Un lugar a salvo de nosotros mismos
La última exposición de Pedro Portal reúne decenas de retratos de cubanos separados por la geografía y la política.
¿Qué es un país? Algo, por definición, espantoso. Mencionar la palabra país me produce ya cierto horror. Un recóndito malestar, un atávico deseo de comenzar a hacer las maletas. Siempre concibo esa cosa que el hombre contemporáneo llama país, muchas veces con mayúsculas, PAÍS, como una cárcel, como un potrero lleno de trampas ocultas, como una selva poblada de monstruos prestos a devorarte, es decir, a usarte o involucrarte en alguna estupidez, violenta, por lo general.
País, o esa otra palabra atroz que se usa para nombrar al dentado animal, Nación, que siempre está gobernado por delincuentes más o menos todopoderosos, más o menos inescrupulosos, más o menos espiritualmente miserables. Siempre impunes. Esa es la idea que tengo del asunto del territorio donde, por desgracia, nacimos; territorio del que hay que salir huyendo en cuanto nos dan una oportunidad.
Eso, huir, salir en estampida, es lo que han hecho los cubanos desde 1959, cuando triunfó la dictadura en la Isla. Nuestra historia, iniciada con los crímenes de nuestros antepasados españoles, es parejamente pavorosa, pero a partir de 1959 ha alcanzado cotas de pavorosidad sin precedentes, hasta para gente como nosotros los cubanos, tan dados a lo pavoroso.
Uno va por el mundo, casi medio siglo después, y ve los rostros. Rostros de perseguidos y de perseguidores, rostros inocentes y rostros culpables; rostros de abusadores de ambos bandos, de oportunistas de ambos bandos, de sumisos de ambos bandos, de pobre gente de ambos bandos, de buena gente de ambos bandos; rostros extremos y rostros banales, rostros dignos y rostros detestables, rostros amados y rostros odiados: todos envilecidos por la nacionalidad.
¿Cómo escapar? No hay forma de escapar.
Los rostros (he visto muchos, he enterrado muchos) tienden a perderse, a esfumarse en el desierto del exilio (la Isla es también un desierto, pero más despiadado), tienden a dispersarse en el corral al que han tenido la suerte de ir a parar y donde aguardan la extinción. Hay que agradecer al nuevo corral, menos terrible hay que apuntar que el corral de nacimiento, que nos acoja, que nos permita vivir más o menos humanamente, más o menos libremente; cosa imposible en el corral originario; pero la dispersión no se detiene por eso, el vagar no se detiene por eso.
Allá vamos...
Ese es el destino de los rostros: dispersarse, perderse.

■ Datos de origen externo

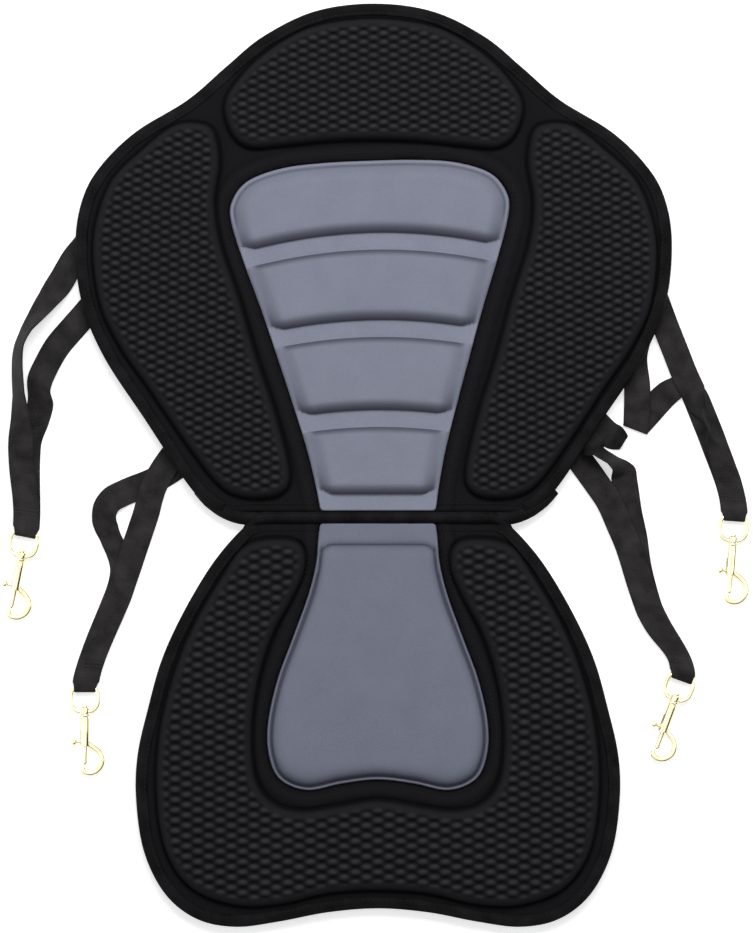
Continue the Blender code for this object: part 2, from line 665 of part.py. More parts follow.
def turned(name, profile, **kwargs):
    """A round piece about the local Y axis, from (radius, y) pairs."""
    angles = [2 * math.pi * k / TURNED_SIDES for k in range(TURNED_SIDES)]
    rings = [[(radius * math.cos(a), y, radius * math.sin(a)) for a in angles] for radius, y in profile]
    return loft(name, rings, **kwargs)


def eye(name, made_of):
    """The closed ring that the webbing holds, with the collar that the hook's stem turns in."""
    half = EYE_HALF_WIDTH
    cut = EYE_CORNER * (1 - math.sqrt(0.5))
    left = [(-half * share, y) for share, y in EYE_SIDES]
    left += [(-half, EYE_CORNER - EYE_LENGTH), (cut - half, cut - EYE_LENGTH)]
    left += [(EYE_CORNER - half, -EYE_LENGTH)]
    path = [(0, EYE_TOP)] + left + [(-x, y) for x, y in reversed(left)]
    rows = smooth_curve([Vector((x, y, 0)) for x, y in path], True, CURVE_STEPS)
    count = len(rows)
    up = Vector((0, 0, 1))
    rings = []
    for i, point in enumerate(rows):
        tangent = (rows[(i + 1) % count] - rows[i - 1]).normalized()
        side = up.cross(tangent)
        ring_points = []
        for k in range(WIRE_SIDES):
            angle = 2 * math.pi * k / WIRE_SIDES
            outwards = math.cos(angle) * side + math.sin(angle) * up
            ring_points.append(tuple(point + EYE_WIRE / 2 * outwards))
        rings.append(ring_points)
    ring = loft(name, rings, capped=False, made_of=made_of)
    radius = COLLAR_DIAMETER / 2
    collar = turned(name + "_collar", [
        (radius - METAL_CHAMFER, -COLLAR_HALF_LENGTH), (radius, METAL_CHAMFER - COLLAR_HALF_LENGTH),
        (radius, COLLAR_HALF_LENGTH - METAL_CHAMFER), (radius - METAL_CHAMFER, COLLAR_HALF_LENGTH),
    ])
    bore_radius = STEM_DIAMETER / 2 + CLEARANCE
    bore_end = COLLAR_HALF_LENGTH + CUT_MARGIN
    bore = turned(name + "_bore", [(bore_radius, -bore_end), (bore_radius, bore_end)])
    combine(ring, collar, "UNION")
    combine(ring, bore, "DIFFERENCE")
    return ring, [collar, bore]


def barrel_start():
    return COLLAR_HALF_LENGTH + CLEARANCE + SHOULDER_THICKNESS


def barrel_end():
    return barrel_start() + BARREL_LENGTH


def hook_path():
    """Centre line of the hook, from inside the barrel's wall round to the tip under the bolt."""
    return [Vector((HOOK_REACH * x, barrel_end() + HOOK_LENGTH * y, 0)) for x, y in HOOK_CURVE]


def nose_end():
    return barrel_end() + HOOK_LENGTH * HOOK_TIP - 3 * CLEARANCE


def hook(name, made_of):
    """The swivel stem, shoulder, barrel and hook in one casting."""
    head = STEM_HEAD_DIAMETER / 2
    head_start = -COLLAR_HALF_LENGTH - CLEARANCE
    shoulder = COLLAR_HALF_LENGTH + CLEARANCE
    head_end = head_start - STEM_HEAD_THICKNESS
    body = turned(name, [
        (head - METAL_CHAMFER, head_end), (head, head_end + METAL_CHAMFER), (head, head_start),
        (STEM_DIAMETER / 2, head_start), (STEM_DIAMETER / 2, shoulder), (SHOULDER_DIAMETER / 2, shoulder),
        (SHOULDER_DIAMETER / 2, barrel_start()), (BARREL_DIAMETER / 2, barrel_start() + METAL_CHAMFER),
        (BARREL_DIAMETER / 2, barrel_end()),
    ], made_of=made_of)
    rows = smooth_curve(hook_path(), False, CURVE_STEPS)
    radii = [HOOK_WIRE / 2] * (len(rows) - 1) + [HOOK_WIRE / 2 * HOOK_TIP_TAPER]
    claw = sweep(name + "_claw", rows, radii, WIRE_SIDES)
    bore_radius = BOLT_DIAMETER / 2 + CLEARANCE
    bore_start = barrel_end() - BORE_DEPTH
    bore = turned(name + "_bolt_bore", [(bore_radius, bore_start), (bore_radius, nose_end() + CLEARANCE)])
    slot_start = knob_place() - BOLT_TRAVEL - KNOB_STEM / 2 - CLEARANCE
    slot_end = barrel_end() + CUT_MARGIN
    half_slot = SLOT_WIDTH / 2
    slot = box(name + "_slot", (-BARREL_DIAMETER, slot_start, -half_slot), (0, slot_end, half_slot))
    combine(body, claw, "UNION")
    combine(body, bore, "DIFFERENCE")
    combine(body, slot, "DIFFERENCE")
    return body, [claw, bore, slot]


def box(name, low, high):
    corners = [(x, y, z) for z in (low[2], high[2]) for x, y in
               ((low[0], low[1]), (high[0], low[1]), (high[0], high[1]), (low[0], high[1]))]
    faces = [(0, 1, 2, 3), (4, 5, 6, 7), (0, 1, 5, 4), (1, 2, 6, 5), (2, 3, 7, 6), (3, 0, 4, 7)]
    return mesh_object(name, corners, faces, smooth=False)


def bolt_start():
    return nose_end() - BOLT_LENGTH


def knob_place():
    return barrel_end() - KNOB_SETBACK


def bolt(name, made_of):
    """The sprung bolt that closes the hook, with the thumb knob on its side."""
    radius = BOLT_DIAMETER / 2
    nose = [(radius, nose_end() - METAL_CHAMFER), (radius - METAL_CHAMFER, nose_end())]
    body = turned(name, [(radius, bolt_start())] + nose, made_of=made_of)
    head_start = KNOB_REACH - KNOB_HEAD / 2
    head_end = KNOB_REACH + KNOB_HEAD / 2
    knob_profile = [
        (0.0, KNOB_STEM / 2), (head_start - METAL_CHAMFER, KNOB_STEM / 2),
        (head_start, KNOB_DIAMETER / 2 - METAL_CHAMFER), (head_start + METAL_CHAMFER, KNOB_DIAMETER / 2),
        (head_end - METAL_CHAMFER, KNOB_DIAMETER / 2), (head_end, KNOB_DIAMETER / 2 - METAL_CHAMFER),
    ]
    rings = []
    for reach, size in knob_profile:
        ring = []
        for k in range(KNOB_SIDES):
            angle = 2 * math.pi * k / KNOB_SIDES
            y = knob_place() + size * math.cos(angle)
            ring.append((-KNOB_ROOT - reach, y, size * math.sin(angle)))
        rings.append(ring)
    knob = loft(name + "_knob", rings)
    combine(body, knob, "UNION")
    return body, [knob]


def spring(name, made_of):
    """The coil that pushes the bolt shut, in the barrel's bore behind it."""
    low = barrel_end() - BORE_DEPTH + CLEARANCE + SPRING_WIRE / 2
    high = bolt_start() - CLEARANCE - SPRING_WIRE / 2
    radius = BOLT_DIAMETER / 2 - SPRING_WIRE / 2
    steps = SPRING_TURNS * SPRING_STEPS
    path = []
    for k in range(steps + 1):
        angle = 2 * math.pi * k / SPRING_STEPS
        y = low + (high - low) * k / steps
        path.append(Vector((radius * math.cos(angle), y, radius * math.sin(angle))))
    return sweep(name, path, [SPRING_WIRE / 2] * len(path), 4, made_of=made_of), []


def place(made_piece, matrix):
    obj, tools = made_piece
    for each in [obj] + tools:
        each.matrix_world = matrix


def snap(name, spec, made):
    frame = snap_frame(spec)
    droop = math.asin((SNAP_AXIS_HEIGHT - HOOK_WIRE / 2) / HOOK_REACH)
    hook_frame = frame @ Matrix.Rotation(math.pi - droop, 4, "Y")
    place(eye(f"{name}_snap_eye", made["brass"]), frame)
    place(hook(f"{name}_snap_hook", made["brass"]), hook_frame)
    place(bolt(f"{name}_snap_bolt", made["brass"]), hook_frame)
    place(spring(f"{name}_snap_spring", made["steel"]), hook_frame)


def main():
    clear_scene()
    made = {
        "black": material("black_fabric", (0.030, 0.030, 0.034), 0.85),
        "grey": material("grey_fabric", (0.220, 0.240, 0.290), 0.80),
        "foam": material("foam", (0.050, 0.050, 0.055), 0.90),
        "cover": material("cover_fabric", (0.025, 0.025, 0.028), 0.80),
        "binding": material("binding_tape", (0.012, 0.011, 0.012), 0.70),
        "webbing": material("webbing", (0.014, 0.012, 0.013), 0.75),
        "brass": material("brass_plate", (0.850, 0.680, 0.300), 0.20, 1.0),
        "steel": material("spring_steel", (0.550, 0.550, 0.560), 0.35, 1.0),
    }
    backrest(made)
    seat(made)
    for name, spec in STRAPS.items():
        strap(name, spec, made)
        snap(name, spec, made)


main()
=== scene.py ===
"""Looks of the folding kayak seat: moulded skins, tapes, webbing, stitches and snaps."""

import math

import bmesh
import bpy
import numpy as np
from mathutils import Matrix, Vector
from mathutils.geometry import delaunay_2d_cdt
from mathutils.kdtree import KDTree


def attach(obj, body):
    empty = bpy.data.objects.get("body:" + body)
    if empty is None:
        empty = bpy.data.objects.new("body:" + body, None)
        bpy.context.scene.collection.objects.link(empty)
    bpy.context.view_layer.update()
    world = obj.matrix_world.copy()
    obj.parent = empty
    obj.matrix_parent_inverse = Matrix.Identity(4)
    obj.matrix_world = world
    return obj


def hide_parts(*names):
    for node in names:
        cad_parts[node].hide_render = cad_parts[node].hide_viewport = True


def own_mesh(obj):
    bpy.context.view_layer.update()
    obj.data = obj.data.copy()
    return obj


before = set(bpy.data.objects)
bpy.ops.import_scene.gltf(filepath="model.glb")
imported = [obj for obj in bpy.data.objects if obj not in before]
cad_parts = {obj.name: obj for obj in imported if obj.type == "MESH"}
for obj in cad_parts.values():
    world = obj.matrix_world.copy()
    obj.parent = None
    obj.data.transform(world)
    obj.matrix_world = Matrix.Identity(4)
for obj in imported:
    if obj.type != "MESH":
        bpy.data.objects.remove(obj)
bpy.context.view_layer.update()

MM = 0.001

# Sizes of the solids, in millimetres
CLEARANCE = 0.3
WEBBING_WIDTH = 20.0
WEBBING_THICKNESS = 1.2
BINDING_WIDTH = 9.5
BINDING_WALL = 1.5
HINGE_Y = 160.0
FOLD_BEAD_RADIUS = 4.1
SEAT_BASE = 0.0
SEAT_FLOOR = 10.0
BACK_BASE = 3.0
BACK_FLOOR = 13.0
BINDING_OVER_FLOOR = 1.2
PAD_HEIGHT = 11.0
PANEL_BASE_HEIGHT = 1.6
RIB_HEIGHT = 5.0
SEAT_PANEL_HEIGHT = 6.0
RIM = BINDING_WALL + CLEARANCE
FOLD_EDGE = FOLD_BEAD_RADIUS + CLEARANCE - RIM
PANEL_END = FOLD_BEAD_RADIUS + 2 * CLEARANCE
PANEL_HALF = 44.0
SEAT_MIDDLE = 3.2
PANEL_OFFSET = 3.5
PANEL_LEAN = 7.6
PANEL_TILT = 0.036
PANEL_LENGTH = 269.5
SIDE_PAD_OFFSET = 3.5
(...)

Sin embargo, en ocasiones, raras ocasiones, el arte detiene el proceso (¿cuándo entenderemos que la única Historia que existe es la del Arte?). Detiene la pérdida y detiene la dispersión. Congela los rostros y de alguna manera los salva. Y no sólo salva los rostros, los instantes, los seres; misteriosamente, salva algo de la Isla que parecía irremediablemente condenado: cierta indefinible decencia. ¿Cómo lo hace? Si pudiéramos explicarlo, ¿qué importancia tendría?